Three weeks ago, when I was 12 weeks pregnant, we got a call from the doctor that one of our genetic tests came back positive for something that in its’ simplest terms is “not good.” Nate and I were heartbroken. Beyond heartbroken, even: it was the most hopeless I’ve ever felt in my entire life. For the next two weeks, we had multiple ultrasounds, invasive tests, doctor’s appointments, and even appointments with genetic counselors. All the tests confirmed the original diagnosis: our baby had severe medical issues. We were in a living nightmare.

The day before Thanksgiving, we said goodbye to our baby. This was the hardest day of my life. I’m not ready to go into the details, and I don’t know if ever will be, but I hope no one has to go through that amount of pain and loss.

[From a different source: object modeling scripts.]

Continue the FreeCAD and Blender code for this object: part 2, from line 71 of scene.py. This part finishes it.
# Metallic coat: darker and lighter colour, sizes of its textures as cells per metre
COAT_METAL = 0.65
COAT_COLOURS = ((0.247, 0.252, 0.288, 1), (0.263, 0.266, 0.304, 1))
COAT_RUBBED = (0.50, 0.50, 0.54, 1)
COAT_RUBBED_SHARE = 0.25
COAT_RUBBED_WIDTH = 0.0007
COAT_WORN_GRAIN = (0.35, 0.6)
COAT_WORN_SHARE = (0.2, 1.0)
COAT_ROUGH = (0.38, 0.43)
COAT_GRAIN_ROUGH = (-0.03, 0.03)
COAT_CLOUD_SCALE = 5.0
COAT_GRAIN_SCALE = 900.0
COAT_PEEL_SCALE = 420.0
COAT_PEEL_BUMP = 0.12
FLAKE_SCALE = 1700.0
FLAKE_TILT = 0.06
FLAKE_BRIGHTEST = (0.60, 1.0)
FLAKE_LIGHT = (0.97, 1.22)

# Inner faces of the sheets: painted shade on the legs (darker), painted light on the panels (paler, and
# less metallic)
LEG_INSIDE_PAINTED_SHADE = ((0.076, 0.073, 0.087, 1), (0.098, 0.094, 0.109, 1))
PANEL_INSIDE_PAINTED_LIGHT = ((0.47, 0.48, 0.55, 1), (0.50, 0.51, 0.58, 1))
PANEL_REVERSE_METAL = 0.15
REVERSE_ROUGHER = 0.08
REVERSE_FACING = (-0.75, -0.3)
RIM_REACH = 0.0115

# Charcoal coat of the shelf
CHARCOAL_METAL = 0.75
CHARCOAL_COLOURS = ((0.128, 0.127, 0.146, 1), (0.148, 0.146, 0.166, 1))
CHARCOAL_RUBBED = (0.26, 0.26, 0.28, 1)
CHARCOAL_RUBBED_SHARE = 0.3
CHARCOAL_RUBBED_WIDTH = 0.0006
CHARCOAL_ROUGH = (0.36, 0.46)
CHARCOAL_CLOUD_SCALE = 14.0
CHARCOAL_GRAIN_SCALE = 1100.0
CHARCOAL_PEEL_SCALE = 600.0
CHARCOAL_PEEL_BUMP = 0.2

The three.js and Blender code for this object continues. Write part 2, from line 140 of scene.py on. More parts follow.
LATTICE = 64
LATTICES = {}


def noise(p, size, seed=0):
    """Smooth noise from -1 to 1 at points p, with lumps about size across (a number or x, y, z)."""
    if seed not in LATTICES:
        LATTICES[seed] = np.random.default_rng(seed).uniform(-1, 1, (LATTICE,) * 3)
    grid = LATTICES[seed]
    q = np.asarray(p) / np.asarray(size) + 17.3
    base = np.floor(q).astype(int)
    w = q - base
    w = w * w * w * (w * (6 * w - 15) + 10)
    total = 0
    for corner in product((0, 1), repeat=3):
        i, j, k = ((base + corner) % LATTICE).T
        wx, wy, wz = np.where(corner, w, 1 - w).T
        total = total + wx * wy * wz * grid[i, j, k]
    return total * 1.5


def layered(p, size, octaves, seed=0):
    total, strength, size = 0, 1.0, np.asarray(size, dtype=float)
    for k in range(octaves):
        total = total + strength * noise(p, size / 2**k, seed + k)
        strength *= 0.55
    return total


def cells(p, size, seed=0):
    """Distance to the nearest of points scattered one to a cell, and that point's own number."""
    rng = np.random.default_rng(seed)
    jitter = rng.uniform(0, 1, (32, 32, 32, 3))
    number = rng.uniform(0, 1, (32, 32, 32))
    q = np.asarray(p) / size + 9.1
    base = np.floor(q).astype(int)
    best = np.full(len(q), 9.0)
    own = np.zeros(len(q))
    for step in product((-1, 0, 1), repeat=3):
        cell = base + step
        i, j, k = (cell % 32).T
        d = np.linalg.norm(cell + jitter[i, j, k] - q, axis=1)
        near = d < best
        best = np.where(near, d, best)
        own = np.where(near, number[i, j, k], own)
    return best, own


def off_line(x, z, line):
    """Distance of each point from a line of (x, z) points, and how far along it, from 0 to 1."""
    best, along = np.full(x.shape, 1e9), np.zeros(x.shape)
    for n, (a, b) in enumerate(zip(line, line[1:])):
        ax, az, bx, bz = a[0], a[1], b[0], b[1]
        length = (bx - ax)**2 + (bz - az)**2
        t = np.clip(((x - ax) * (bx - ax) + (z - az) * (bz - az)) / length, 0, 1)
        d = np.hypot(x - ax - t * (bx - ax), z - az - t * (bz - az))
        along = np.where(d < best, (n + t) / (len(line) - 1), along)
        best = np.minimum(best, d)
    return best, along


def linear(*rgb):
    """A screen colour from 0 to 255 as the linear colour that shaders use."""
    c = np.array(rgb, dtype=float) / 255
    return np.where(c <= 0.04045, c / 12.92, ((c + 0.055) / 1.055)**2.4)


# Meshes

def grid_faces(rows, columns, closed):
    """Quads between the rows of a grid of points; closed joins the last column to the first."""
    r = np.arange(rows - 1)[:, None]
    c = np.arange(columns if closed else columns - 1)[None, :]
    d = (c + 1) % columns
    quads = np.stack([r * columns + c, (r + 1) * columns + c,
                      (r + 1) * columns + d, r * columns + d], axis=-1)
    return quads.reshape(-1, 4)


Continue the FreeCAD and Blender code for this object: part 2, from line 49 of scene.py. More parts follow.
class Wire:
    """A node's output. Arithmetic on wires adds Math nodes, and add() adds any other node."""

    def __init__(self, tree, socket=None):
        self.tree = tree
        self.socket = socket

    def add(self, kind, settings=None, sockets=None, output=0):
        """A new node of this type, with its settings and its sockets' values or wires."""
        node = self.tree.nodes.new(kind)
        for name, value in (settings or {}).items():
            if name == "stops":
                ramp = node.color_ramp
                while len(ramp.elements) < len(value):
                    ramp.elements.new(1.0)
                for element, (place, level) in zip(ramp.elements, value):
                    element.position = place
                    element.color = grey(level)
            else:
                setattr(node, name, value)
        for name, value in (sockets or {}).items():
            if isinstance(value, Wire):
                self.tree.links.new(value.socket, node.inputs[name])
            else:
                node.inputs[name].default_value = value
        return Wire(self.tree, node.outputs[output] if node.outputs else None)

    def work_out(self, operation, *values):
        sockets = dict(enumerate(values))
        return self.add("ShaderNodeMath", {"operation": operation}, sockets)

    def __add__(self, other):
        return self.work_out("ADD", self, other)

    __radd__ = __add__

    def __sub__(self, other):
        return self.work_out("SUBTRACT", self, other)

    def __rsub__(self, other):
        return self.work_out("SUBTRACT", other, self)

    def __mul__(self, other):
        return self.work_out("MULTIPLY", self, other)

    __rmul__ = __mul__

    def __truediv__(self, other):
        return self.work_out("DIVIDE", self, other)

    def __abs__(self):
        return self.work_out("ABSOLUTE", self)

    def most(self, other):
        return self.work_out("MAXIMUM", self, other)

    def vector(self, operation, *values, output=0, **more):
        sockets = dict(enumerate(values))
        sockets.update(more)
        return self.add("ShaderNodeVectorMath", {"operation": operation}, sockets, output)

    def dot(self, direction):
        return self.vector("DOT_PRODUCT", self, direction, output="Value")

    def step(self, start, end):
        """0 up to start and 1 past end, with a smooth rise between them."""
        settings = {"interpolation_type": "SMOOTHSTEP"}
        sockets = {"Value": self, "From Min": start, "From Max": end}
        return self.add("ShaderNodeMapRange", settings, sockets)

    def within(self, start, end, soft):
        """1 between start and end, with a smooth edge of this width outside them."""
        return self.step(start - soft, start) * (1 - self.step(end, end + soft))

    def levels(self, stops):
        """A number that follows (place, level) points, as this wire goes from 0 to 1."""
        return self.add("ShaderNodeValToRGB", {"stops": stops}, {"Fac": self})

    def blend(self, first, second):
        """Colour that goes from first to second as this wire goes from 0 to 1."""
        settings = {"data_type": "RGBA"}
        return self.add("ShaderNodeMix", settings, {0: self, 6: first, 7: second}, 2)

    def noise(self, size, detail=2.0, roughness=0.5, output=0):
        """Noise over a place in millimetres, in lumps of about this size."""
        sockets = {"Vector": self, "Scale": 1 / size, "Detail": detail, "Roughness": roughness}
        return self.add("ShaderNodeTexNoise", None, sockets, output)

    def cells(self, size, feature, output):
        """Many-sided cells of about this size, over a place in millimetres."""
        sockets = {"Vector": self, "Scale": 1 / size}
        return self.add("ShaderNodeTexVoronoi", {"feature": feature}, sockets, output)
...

For the friends and family that knew what was going on, I want to thank you from the bottom of my heart. You were our lifelines during this difficult time and will continue to be so. To still feel love in your darkest hour is a gift that I will always be grateful for.

I don’t know how to move on from this, but I’m trying. Every day is different, and I remind myself that it’s only been a week. Yesterday, I felt in control of my emotions. I made it through the whole day without crying. Today, I haven’t stopped crying from the moment I woke up. This kind of tragedy changes a person, but you can’t wallow in the sadness; you have to find a way to live with it.

There will be dark days ahead, and in those times, I ask for everyone’s patience, kindness, and sensitivity. But, there will also be hopeful and brighter days. They say things happen for a reason, and as hard as it is to accept that while you’re going through it, perhaps that sentiment is true. A silver lining in all this has been the incredible support shown to my husband and I. It’s also brought Nate and I closer in ways I never could’ve anticipated. So, I’m going to try and see the positive, even when I’m hurting. That’s when you need it most, anyway.